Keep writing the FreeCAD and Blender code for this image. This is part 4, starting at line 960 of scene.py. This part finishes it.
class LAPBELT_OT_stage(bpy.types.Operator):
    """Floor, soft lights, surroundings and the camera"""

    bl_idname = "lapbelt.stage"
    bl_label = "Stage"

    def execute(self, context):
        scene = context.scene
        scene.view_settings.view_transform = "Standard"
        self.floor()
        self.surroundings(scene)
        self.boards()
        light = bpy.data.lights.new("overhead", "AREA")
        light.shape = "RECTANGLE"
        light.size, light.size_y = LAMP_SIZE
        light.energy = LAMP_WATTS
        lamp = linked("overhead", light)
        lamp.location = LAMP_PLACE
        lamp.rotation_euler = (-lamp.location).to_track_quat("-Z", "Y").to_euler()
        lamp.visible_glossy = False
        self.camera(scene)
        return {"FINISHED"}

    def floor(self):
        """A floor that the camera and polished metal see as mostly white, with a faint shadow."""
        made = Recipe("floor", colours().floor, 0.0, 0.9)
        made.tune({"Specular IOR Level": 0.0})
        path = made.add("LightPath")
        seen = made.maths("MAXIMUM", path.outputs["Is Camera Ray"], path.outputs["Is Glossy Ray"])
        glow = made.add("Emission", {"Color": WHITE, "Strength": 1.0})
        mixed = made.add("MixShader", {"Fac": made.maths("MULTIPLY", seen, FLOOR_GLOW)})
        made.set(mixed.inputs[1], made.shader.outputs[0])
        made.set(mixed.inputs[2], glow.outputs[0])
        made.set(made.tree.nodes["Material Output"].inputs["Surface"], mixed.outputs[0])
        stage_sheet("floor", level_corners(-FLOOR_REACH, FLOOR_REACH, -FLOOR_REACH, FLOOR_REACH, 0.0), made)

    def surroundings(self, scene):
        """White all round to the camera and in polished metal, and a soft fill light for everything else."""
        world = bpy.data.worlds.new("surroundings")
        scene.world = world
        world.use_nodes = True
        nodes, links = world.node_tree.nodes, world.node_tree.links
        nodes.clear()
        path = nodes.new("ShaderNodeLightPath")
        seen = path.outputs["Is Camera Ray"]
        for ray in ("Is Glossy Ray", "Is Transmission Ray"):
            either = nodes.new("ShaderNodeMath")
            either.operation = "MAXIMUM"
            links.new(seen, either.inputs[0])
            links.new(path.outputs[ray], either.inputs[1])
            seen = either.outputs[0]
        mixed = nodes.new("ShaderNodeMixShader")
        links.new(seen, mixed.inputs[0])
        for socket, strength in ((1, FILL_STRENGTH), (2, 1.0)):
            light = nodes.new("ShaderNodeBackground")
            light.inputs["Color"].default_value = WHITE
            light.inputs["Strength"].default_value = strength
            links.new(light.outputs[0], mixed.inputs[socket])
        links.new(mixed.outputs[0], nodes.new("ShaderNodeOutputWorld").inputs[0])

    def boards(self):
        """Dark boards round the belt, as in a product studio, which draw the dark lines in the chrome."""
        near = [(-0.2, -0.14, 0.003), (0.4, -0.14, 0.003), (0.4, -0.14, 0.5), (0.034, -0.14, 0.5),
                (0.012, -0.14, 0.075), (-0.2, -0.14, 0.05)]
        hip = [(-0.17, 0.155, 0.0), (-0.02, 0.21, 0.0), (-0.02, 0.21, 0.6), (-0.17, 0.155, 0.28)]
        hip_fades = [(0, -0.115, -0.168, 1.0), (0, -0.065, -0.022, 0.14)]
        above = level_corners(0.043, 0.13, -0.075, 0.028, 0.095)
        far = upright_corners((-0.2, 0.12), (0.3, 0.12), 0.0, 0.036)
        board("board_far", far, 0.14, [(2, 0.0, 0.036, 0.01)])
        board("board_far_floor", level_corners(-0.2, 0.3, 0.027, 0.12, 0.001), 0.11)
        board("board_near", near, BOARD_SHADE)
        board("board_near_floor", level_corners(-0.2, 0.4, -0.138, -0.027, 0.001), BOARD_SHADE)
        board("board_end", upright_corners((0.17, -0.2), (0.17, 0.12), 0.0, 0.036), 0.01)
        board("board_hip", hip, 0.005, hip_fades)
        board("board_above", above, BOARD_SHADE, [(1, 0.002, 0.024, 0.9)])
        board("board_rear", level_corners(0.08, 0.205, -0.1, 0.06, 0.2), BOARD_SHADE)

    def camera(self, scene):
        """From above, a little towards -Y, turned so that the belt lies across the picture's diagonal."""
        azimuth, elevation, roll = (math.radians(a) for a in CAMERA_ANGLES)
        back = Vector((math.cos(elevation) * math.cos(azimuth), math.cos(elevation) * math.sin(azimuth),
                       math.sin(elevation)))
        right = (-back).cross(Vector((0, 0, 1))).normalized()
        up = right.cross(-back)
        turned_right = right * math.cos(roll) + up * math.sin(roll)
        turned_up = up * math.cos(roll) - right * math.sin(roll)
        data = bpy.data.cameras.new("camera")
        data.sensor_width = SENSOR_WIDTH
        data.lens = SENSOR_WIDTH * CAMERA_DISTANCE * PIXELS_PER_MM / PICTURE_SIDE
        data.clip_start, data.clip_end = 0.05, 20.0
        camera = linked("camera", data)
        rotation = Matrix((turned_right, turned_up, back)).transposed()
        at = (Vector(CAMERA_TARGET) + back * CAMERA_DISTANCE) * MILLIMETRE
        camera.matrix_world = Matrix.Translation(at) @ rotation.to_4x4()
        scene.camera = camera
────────
What needs to be done
Give back all the data exactly as written.

Solution for this task
Keep writing the FreeCAD and Blender code for this image. This is part 4, starting at line 960 of scene.py. This part finishes it.
class LAPBELT_OT_stage(bpy.types.Operator):
    """Floor, soft lights, surroundings and the camera"""

    bl_idname = "lapbelt.stage"
    bl_label = "Stage"

    def execute(self, context):
        scene = context.scene
        scene.view_settings.view_transform = "Standard"
        self.floor()
        self.surroundings(scene)
        self.boards()
        light = bpy.data.lights.new("overhead", "AREA")
        light.shape = "RECTANGLE"
        light.size, light.size_y = LAMP_SIZE
        light.energy = LAMP_WATTS
        lamp = linked("overhead", light)
        lamp.location = LAMP_PLACE
        lamp.rotation_euler = (-lamp.location).to_track_quat("-Z", "Y").to_euler()
        lamp.visible_glossy = False
        self.camera(scene)
        return {"FINISHED"}

    def floor(self):
        """A floor that the camera and polished metal see as mostly white, with a faint shadow."""
        made = Recipe("floor", colours().floor, 0.0, 0.9)
        made.tune({"Specular IOR Level": 0.0})
        path = made.add("LightPath")
        seen = made.maths("MAXIMUM", path.outputs["Is Camera Ray"], path.outputs["Is Glossy Ray"])
        glow = made.add("Emission", {"Color": WHITE, "Strength": 1.0})
        mixed = made.add("MixShader", {"Fac": made.maths("MULTIPLY", seen, FLOOR_GLOW)})
        made.set(mixed.inputs[1], made.shader.outputs[0])
        made.set(mixed.inputs[2], glow.outputs[0])
        made.set(made.tree.nodes["Material Output"].inputs["Surface"], mixed.outputs[0])
        stage_sheet("floor", level_corners(-FLOOR_REACH, FLOOR_REACH, -FLOOR_REACH, FLOOR_REACH, 0.0), made)

    def surroundings(self, scene):
        """White all round to the camera and in polished metal, and a soft fill light for everything else."""
        world = bpy.data.worlds.new("surroundings")
        scene.world = world
        world.use_nodes = True
        nodes, links = world.node_tree.nodes, world.node_tree.links
        nodes.clear()
        path = nodes.new("ShaderNodeLightPath")
        seen = path.outputs["Is Camera Ray"]
        for ray in ("Is Glossy Ray", "Is Transmission Ray"):
            either = nodes.new("ShaderNodeMath")
            either.operation = "MAXIMUM"
            links.new(seen, either.inputs[0])
            links.new(path.outputs[ray], either.inputs[1])
            seen = either.outputs[0]
        mixed = nodes.new("ShaderNodeMixShader")
        links.new(seen, mixed.inputs[0])
        for socket, strength in ((1, FILL_STRENGTH), (2, 1.0)):
            light = nodes.new("ShaderNodeBackground")
            light.inputs["Color"].default_value = WHITE
            light.inputs["Strength"].default_value = strength
            links.new(light.outputs[0], mixed.inputs[socket])
        links.new(mixed.outputs[0], nodes.new("ShaderNodeOutputWorld").inputs[0])

    def boards(self):
        """Dark boards round the belt, as in a product studio, which draw the dark lines in the chrome."""
        near = [(-0.2, -0.14, 0.003), (0.4, -0.14, 0.003), (0.4, -0.14, 0.5), (0.034, -0.14, 0.5),
                (0.012, -0.14, 0.075), (-0.2, -0.14, 0.05)]
        hip = [(-0.17, 0.155, 0.0), (-0.02, 0.21, 0.0), (-0.02, 0.21, 0.6), (-0.17, 0.155, 0.28)]
        hip_fades = [(0, -0.115, -0.168, 1.0), (0, -0.065, -0.022, 0.14)]
        above = level_corners(0.043, 0.13, -0.075, 0.028, 0.095)
        far = upright_corners((-0.2, 0.12), (0.3, 0.12), 0.0, 0.036)
        board("board_far", far, 0.14, [(2, 0.0, 0.036, 0.01)])
        board("board_far_floor", level_corners(-0.2, 0.3, 0.027, 0.12, 0.001), 0.11)
        board("board_near", near, BOARD_SHADE)
        board("board_near_floor", level_corners(-0.2, 0.4, -0.138, -0.027, 0.001), BOARD_SHADE)
        board("board_end", upright_corners((0.17, -0.2), (0.17, 0.12), 0.0, 0.036), 0.01)
        board("board_hip", hip, 0.005, hip_fades)
        board("board_above", above, BOARD_SHADE, [(1, 0.002, 0.024, 0.9)])
        board("board_rear", level_corners(0.08, 0.205, -0.1, 0.06, 0.2), BOARD_SHADE)

    def camera(self, scene):
        """From above, a little towards -Y, turned so that the belt lies across the picture's diagonal."""
        azimuth, elevation, roll = (math.radians(a) for a in CAMERA_ANGLES)
        back = Vector((math.cos(elevation) * math.cos(azimuth), math.cos(elevation) * math.sin(azimuth),
                       math.sin(elevation)))
        right = (-back).cross(Vector((0, 0, 1))).normalized()
        up = right.cross(-back)
        turned_right = right * math.cos(roll) + up * math.sin(roll)
        turned_up = up * math.cos(roll) - right * math.sin(roll)
        data = bpy.data.cameras.new("camera")
        data.sensor_width = SENSOR_WIDTH
        data.lens = SENSOR_WIDTH * CAMERA_DISTANCE * PIXELS_PER_MM / PICTURE_SIDE
        data.clip_start, data.clip_end = 0.05, 20.0
        camera = linked("camera", data)
        rotation = Matrix((turned_right, turned_up, back)).transposed()
        at = (Vector(CAMERA_TARGET) + back * CAMERA_DISTANCE) * MILLIMETRE
        camera.matrix_world = Matrix.Translation(at) @ rotation.to_4x4()
        scene.camera = camera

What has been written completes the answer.